| Set task |
Copy each line holding the string "behind".

═══ Information given ═══

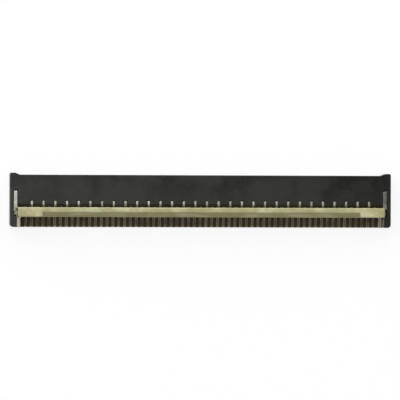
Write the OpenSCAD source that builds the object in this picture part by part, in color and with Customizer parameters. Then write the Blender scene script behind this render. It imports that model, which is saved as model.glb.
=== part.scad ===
// Back-flip connector for a flat flexible cable, drawn with its flip lever standing open.
// The cable slides in from the front over the lower spring beams. Turning the lever down to the
// rear rolls its cam shaft up on edge, which spreads the contacts' hooks and clamps the cable.
// X runs along the row of contacts, Y towards the cable entry, Z up from the circuit board.
// Profiles are drawn in a plane of depth (from the housing's rear edge) and height (from the board).

/* [Contacts] */
// Number of contacts: odd ones are pushed in from the front, even ones from the rear
contact_count = 61; // [21:2:81]
// Distance from one contact to the next
pitch = 0.3; // [0.28:0.01:0.4]
// Thickness of the strip that the contacts are stamped from
contact_t = 0.12; // [0.09:0.005:0.13]
// Height of the lower beam
lower_beam_h = 0.15; // [0.12:0.01:0.16]
// Height of the upper spring beam
upper_beam_h = 0.12; // [0.09:0.01:0.13]
// How far the contact points stand into the cable slot, below and above
contact_rise = 0.07; // [0.04:0.01:0.09]
// Radius of the rounded contact points
point_r = 0.09; // [0.07:0.005:0.1]
// Depth at which the upper contact points touch the cable
point_depth = 2.12; // [2:0.02:2.2]
// How far the lower contact points lie behind the upper ones
point_stagger = 0.2; // [0.1:0.01:0.3]
// Depth of the rear face of the web that joins the beams
web_rear = 1.16; // [1.12:0.01:1.2]
// Length of the web
web_len = 0.18; // [0.14:0.01:0.22]
// Thickness of the hook over the cam shaft
hook_h = 0.075; // [0.06:0.005:0.08]
// How far the hook reaches back past the turning axis
hook_reach = 0.19; // [0.17:0.005:0.2]
// Height of the hump that keeps the cam shaft from rolling out to the rear
hump_h = 0.03; // [0.01:0.005:0.04]
// Height at which the sloping rear arms end
arm_end_h = 0.2; // [0.18:0.01:0.28]
// Length of the crest that stands in a notch of the cover, on even contacts
crest_len = 0.2; // [0.1:0.01:0.22]
// Length of a solder foot
foot_len = 0.3; // [0.2:0.02:0.36]

/* [Housing] */
// Depth from the rear edge to the front edge of the cover
cover_front = 2.68; // [2.5:0.01:3.2]
// Depth from the rear edge to the rear edge of the cover
cover_rear = 1.05; // [1.04:0.005:1.07]
// Length of the slope along the cover's rear edge
slope_len = 0.14; // [0.08:0.01:0.2]
// Drop of the slope along the cover's rear edge
slope_drop = 0.05; // [0.02:0.005:0.06]
// Length of the notches over the even contacts in the cover's rear edge
notch_len = 0.325; // [0.32:0.005:0.35]
// Length of the comb walls that part the contacts and stop the cable
comb_len = 0.32; // [0.3:0.01:0.4]
// Thickness of the floor under the contacts
floor_t = 0.12; // [0.08:0.01:0.2]
// Height of the contact slits below the cable slot
lower_slit_h = 0.18; // [0.17:0.01:0.24]
// Height of the cable slot
slot_h = 0.33; // [0.28:0.01:0.4]
// Height of the contact slits above the cable slot
upper_slit_h = 0.17; // [0.14:0.01:0.24]
// Thickness of the cover over the slits
skin_t = 0.1; // [0.06:0.01:0.2]
// Gap on each side of the cable in its slot
cable_gap = 0.025; // [0.01:0.005:0.05]
// Thickness of the side walls beside the cable slot
side_wall = 0.5; // [0.48:0.01:0.7]
// How far the guide ears stand out past the cover
ear_len = 0.1; // [0.05:0.01:0.3]
// Width of the slanted lead-in on each ear
ear_slant = 0.22; // [0.1:0.01:0.3]
// Width of the bevel on the noses of the ears
ear_nose = 0.06; // [0.02:0.01:0.08]
// Radius of the rear corners
corner_r = 0.17; // [0.05:0.01:0.2]
// Width of the bevel along the cover's outer edges
edge_bevel = 0.03; // [0.01:0.005:0.04]
// Height and depth of the lead-in on the lips of the cable slot
lead_in = 0.09; // [0.04:0.01:0.1]

/* [Flip lever] */
// Depth of the lever's turning axis
hinge_depth = 0.715; // [0.7:0.005:0.73]
// Height of the cam shaft while the lever stands open
cam_open_h = 0.2; // [0.16:0.01:0.2]
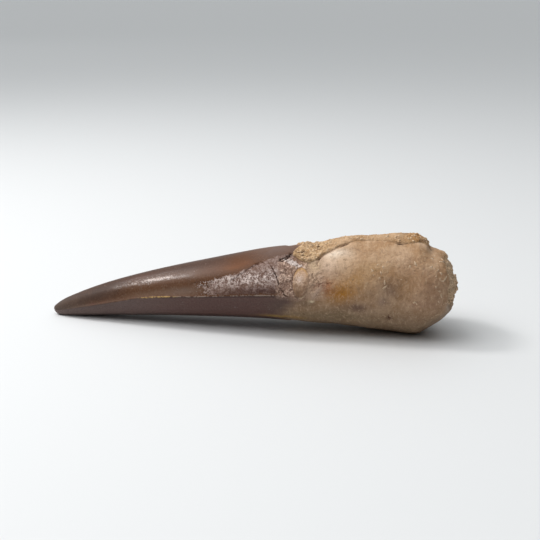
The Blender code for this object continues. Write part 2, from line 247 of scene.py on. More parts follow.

═══

| Result of the exercise |
Write the OpenSCAD source that builds the object in this picture part by part, in color and with Customizer parameters. Then write the Blender scene script behind this render. It imports that model, which is saved as model.glb.
// How far the lower contact points lie behind the upper ones